*** GIVEN MATERIAL
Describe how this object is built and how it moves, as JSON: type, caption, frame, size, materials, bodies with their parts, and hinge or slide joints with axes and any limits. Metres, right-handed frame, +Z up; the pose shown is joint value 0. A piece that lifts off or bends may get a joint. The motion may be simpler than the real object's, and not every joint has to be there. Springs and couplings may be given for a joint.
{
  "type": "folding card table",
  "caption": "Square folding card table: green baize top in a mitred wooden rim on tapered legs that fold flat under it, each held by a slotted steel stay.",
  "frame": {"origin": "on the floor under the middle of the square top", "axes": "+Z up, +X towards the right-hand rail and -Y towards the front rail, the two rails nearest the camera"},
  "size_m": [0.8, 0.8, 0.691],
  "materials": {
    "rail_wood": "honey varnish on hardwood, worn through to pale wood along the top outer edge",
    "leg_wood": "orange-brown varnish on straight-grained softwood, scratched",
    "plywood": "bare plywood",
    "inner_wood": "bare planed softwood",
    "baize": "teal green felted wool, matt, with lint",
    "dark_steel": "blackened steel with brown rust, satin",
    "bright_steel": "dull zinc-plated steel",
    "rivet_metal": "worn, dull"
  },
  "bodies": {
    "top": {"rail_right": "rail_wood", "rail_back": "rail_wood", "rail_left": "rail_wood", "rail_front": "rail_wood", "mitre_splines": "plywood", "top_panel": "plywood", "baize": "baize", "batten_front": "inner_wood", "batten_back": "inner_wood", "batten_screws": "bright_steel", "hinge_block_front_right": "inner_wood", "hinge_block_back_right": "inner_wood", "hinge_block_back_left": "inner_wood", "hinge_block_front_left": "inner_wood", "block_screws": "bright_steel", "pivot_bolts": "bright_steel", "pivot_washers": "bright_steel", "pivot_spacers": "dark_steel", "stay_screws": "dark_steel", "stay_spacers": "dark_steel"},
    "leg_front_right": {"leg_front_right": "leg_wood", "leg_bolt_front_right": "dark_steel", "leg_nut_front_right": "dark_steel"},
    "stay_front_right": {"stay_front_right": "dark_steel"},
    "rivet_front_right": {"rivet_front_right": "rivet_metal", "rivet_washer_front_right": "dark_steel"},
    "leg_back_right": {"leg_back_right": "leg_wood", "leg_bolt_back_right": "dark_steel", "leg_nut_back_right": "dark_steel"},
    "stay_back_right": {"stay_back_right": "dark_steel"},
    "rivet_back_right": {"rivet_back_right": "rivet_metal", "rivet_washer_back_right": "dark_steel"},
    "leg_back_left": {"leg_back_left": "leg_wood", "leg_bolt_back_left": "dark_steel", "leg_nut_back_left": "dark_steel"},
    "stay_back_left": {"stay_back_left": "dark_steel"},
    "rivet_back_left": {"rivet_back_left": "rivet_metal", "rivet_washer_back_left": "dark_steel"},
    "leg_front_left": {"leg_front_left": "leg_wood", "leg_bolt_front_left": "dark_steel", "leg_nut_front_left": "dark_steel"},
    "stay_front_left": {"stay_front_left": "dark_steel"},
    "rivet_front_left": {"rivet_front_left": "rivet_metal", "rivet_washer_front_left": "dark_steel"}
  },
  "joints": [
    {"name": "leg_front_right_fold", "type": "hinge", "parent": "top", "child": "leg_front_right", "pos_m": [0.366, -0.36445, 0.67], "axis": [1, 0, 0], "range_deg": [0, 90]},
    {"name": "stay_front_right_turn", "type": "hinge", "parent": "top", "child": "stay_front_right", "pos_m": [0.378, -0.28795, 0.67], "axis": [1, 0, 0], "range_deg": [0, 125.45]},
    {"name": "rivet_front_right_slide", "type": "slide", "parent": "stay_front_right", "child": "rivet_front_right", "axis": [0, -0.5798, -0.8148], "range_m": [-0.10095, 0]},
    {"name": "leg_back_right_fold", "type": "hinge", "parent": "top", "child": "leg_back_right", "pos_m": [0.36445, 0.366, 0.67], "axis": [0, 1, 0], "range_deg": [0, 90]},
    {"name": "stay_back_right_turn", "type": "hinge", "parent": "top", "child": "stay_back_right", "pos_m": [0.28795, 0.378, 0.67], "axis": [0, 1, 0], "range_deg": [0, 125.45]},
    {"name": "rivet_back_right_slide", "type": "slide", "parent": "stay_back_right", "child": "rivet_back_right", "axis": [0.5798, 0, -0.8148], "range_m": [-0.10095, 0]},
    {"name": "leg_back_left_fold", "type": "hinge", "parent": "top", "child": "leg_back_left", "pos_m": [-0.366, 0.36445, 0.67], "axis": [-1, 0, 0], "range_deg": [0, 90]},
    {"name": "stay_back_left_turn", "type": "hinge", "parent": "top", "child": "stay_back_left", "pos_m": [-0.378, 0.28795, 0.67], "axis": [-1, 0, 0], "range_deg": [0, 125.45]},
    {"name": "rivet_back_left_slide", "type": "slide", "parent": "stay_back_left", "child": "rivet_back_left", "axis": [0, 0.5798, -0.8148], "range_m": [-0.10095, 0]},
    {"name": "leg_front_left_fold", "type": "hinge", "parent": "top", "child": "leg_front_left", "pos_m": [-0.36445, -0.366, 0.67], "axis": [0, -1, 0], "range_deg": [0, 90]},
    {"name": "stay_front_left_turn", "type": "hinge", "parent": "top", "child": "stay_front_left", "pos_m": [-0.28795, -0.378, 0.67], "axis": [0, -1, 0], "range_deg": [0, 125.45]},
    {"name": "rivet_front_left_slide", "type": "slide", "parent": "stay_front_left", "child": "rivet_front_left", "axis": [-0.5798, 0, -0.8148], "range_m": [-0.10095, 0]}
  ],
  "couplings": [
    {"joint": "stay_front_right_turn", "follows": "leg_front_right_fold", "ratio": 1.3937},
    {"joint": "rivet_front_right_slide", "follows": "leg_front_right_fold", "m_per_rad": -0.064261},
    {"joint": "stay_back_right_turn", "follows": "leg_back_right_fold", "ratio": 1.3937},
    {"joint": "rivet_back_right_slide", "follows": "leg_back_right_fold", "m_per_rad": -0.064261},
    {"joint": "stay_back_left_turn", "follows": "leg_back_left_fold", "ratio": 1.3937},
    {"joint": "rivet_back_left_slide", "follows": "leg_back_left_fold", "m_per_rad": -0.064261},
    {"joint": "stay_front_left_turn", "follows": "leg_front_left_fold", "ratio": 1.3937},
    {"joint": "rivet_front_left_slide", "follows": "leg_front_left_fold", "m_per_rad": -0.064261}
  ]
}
******
■ TASK REQUIREMENTS ■
Your task is to quote the listing above word for word.

■ WRITTEN ANSWER ■
Describe how this object is built and how it moves, as JSON: type, caption, frame, size, materials, bodies with their parts, and hinge or slide joints with axes and any limits. Metres, right-handed frame, +Z up; the pose shown is joint value 0. A piece that lifts off or bends may get a joint. The motion may be simpler than the real object's, and not every joint has to be there. Springs and couplings may be given for a joint.
{
  "type": "folding card table",
  "caption": "Square folding card table: green baize top in a mitred wooden rim on tapered legs that fold flat under it, each held by a slotted steel stay.",
  "frame": {"origin": "on the floor under the middle of the square top", "axes": "+Z up, +X towards the right-hand rail and -Y towards the front rail, the two rails nearest the camera"},
  "size_m": [0.8, 0.8, 0.691],
  "materials": {
    "rail_wood": "honey varnish on hardwood, worn through to pale wood along the top outer edge",
    "leg_wood": "orange-brown varnish on straight-grained softwood, scratched",
    "plywood": "bare plywood",
    "inner_wood": "bare planed softwood",
    "baize": "teal green felted wool, matt, with lint",
    "dark_steel": "blackened steel with brown rust, satin",
    "bright_steel": "dull zinc-plated steel",
    "rivet_metal": "worn, dull"
  },
  "bodies": {
    "top": {"rail_right": "rail_wood", "rail_back": "rail_wood", "rail_left": "rail_wood", "rail_front": "rail_wood", "mitre_splines": "plywood", "top_panel": "plywood", "baize": "baize", "batten_front": "inner_wood", "batten_back": "inner_wood", "batten_screws": "bright_steel", "hinge_block_front_right": "inner_wood", "hinge_block_back_right": "inner_wood", "hinge_block_back_left": "inner_wood", "hinge_block_front_left": "inner_wood", "block_screws": "bright_steel", "pivot_bolts": "bright_steel", "pivot_washers": "bright_steel", "pivot_spacers": "dark_steel", "stay_screws": "dark_steel", "stay_spacers": "dark_steel"},
    "leg_front_right": {"leg_front_right": "leg_wood", "leg_bolt_front_right": "dark_steel", "leg_nut_front_right": "dark_steel"},
    "stay_front_right": {"stay_front_right": "dark_steel"},
    "rivet_front_right": {"rivet_front_right": "rivet_metal", "rivet_washer_front_right": "dark_steel"},
    "leg_back_right": {"leg_back_right": "leg_wood", "leg_bolt_back_right": "dark_steel", "leg_nut_back_right": "dark_steel"},
    "stay_back_right": {"stay_back_right": "dark_steel"},
    "rivet_back_right": {"rivet_back_right": "rivet_metal", "rivet_washer_back_right": "dark_steel"},
    "leg_back_left": {"leg_back_left": "leg_wood", "leg_bolt_back_left": "dark_steel", "leg_nut_back_left": "dark_steel"},
    "stay_back_left": {"stay_back_left": "dark_steel"},
    "rivet_back_left": {"rivet_back_left": "rivet_metal", "rivet_washer_back_left": "dark_steel"},
    "leg_front_left": {"leg_front_left": "leg_wood", "leg_bolt_front_left": "dark_steel", "leg_nut_front_left": "dark_steel"},
    "stay_front_left": {"stay_front_left": "dark_steel"},
    "rivet_front_left": {"rivet_front_left": "rivet_metal", "rivet_washer_front_left": "dark_steel"}
  },
  "joints": [
    {"name": "leg_front_right_fold", "type": "hinge", "parent": "top", "child": "leg_front_right", "pos_m": [0.366, -0.36445, 0.67], "axis": [1, 0, 0], "range_deg": [0, 90]},
    {"name": "stay_front_right_turn", "type": "hinge", "parent": "top", "child": "stay_front_right", "pos_m": [0.378, -0.28795, 0.67], "axis": [1, 0, 0], "range_deg": [0, 125.45]},
    {"name": "rivet_front_right_slide", "type": "slide", "parent": "stay_front_right", "child": "rivet_front_right", "axis": [0, -0.5798, -0.8148], "range_m": [-0.10095, 0]},
    {"name": "leg_back_right_fold", "type": "hinge", "parent": "top", "child": "leg_back_right", "pos_m": [0.36445, 0.366, 0.67], "axis": [0, 1, 0], "range_deg": [0, 90]},
    {"name": "stay_back_right_turn", "type": "hinge", "parent": "top", "child": "stay_back_right", "pos_m": [0.28795, 0.378, 0.67], "axis": [0, 1, 0], "range_deg": [0, 125.45]},
    {"name": "rivet_back_right_slide", "type": "slide", "parent": "stay_back_right", "child": "rivet_back_right", "axis": [0.5798, 0, -0.8148], "range_m": [-0.10095, 0]},
    {"name": "leg_back_left_fold", "type": "hinge", "parent": "top", "child": "leg_back_left", "pos_m": [-0.366, 0.36445, 0.67], "axis": [-1, 0, 0], "range_deg": [0, 90]},
    {"name": "stay_back_left_turn", "type": "hinge", "parent": "top", "child": "stay_back_left", "pos_m": [-0.378, 0.28795, 0.67], "axis": [-1, 0, 0], "range_deg": [0, 125.45]},
    {"name": "rivet_back_left_slide", "type": "slide", "parent": "stay_back_left", "child": "rivet_back_left", "axis": [0, 0.5798, -0.8148], "range_m": [-0.10095, 0]},
    {"name": "leg_front_left_fold", "type": "hinge", "parent": "top", "child": "leg_front_left", "pos_m": [-0.36445, -0.366, 0.67], "axis": [0, -1, 0], "range_deg": [0, 90]},
    {"name": "stay_front_left_turn", "type": "hinge", "parent": "top", "child": "stay_front_left", "pos_m": [-0.28795, -0.378, 0.67], "axis": [0, -1, 0], "range_deg": [0, 125.45]},
    {"name": "rivet_front_left_slide", "type": "slide", "parent": "stay_front_left", "child": "rivet_front_left", "axis": [-0.5798, 0, -0.8148], "range_m": [-0.10095, 0]}
  ],
  "couplings": [
    {"joint": "stay_front_right_turn", "follows": "leg_front_right_fold", "ratio": 1.3937},
    {"joint": "rivet_front_right_slide", "follows": "leg_front_right_fold", "m_per_rad": -0.064261},
    {"joint": "stay_back_right_turn", "follows": "leg_back_right_fold", "ratio": 1.3937},
    {"joint": "rivet_back_right_slide", "follows": "leg_back_right_fold", "m_per_rad": -0.064261},
    {"joint": "stay_back_left_turn", "follows": "leg_back_left_fold", "ratio": 1.3937},
    {"joint": "rivet_back_left_slide", "follows": "leg_back_left_fold", "m_per_rad": -0.064261},
    {"joint": "stay_front_left_turn", "follows": "leg_front_left_fold", "ratio": 1.3937},
    {"joint": "rivet_front_left_slide", "follows": "leg_front_left_fold", "m_per_rad": -0.064261}
  ]
}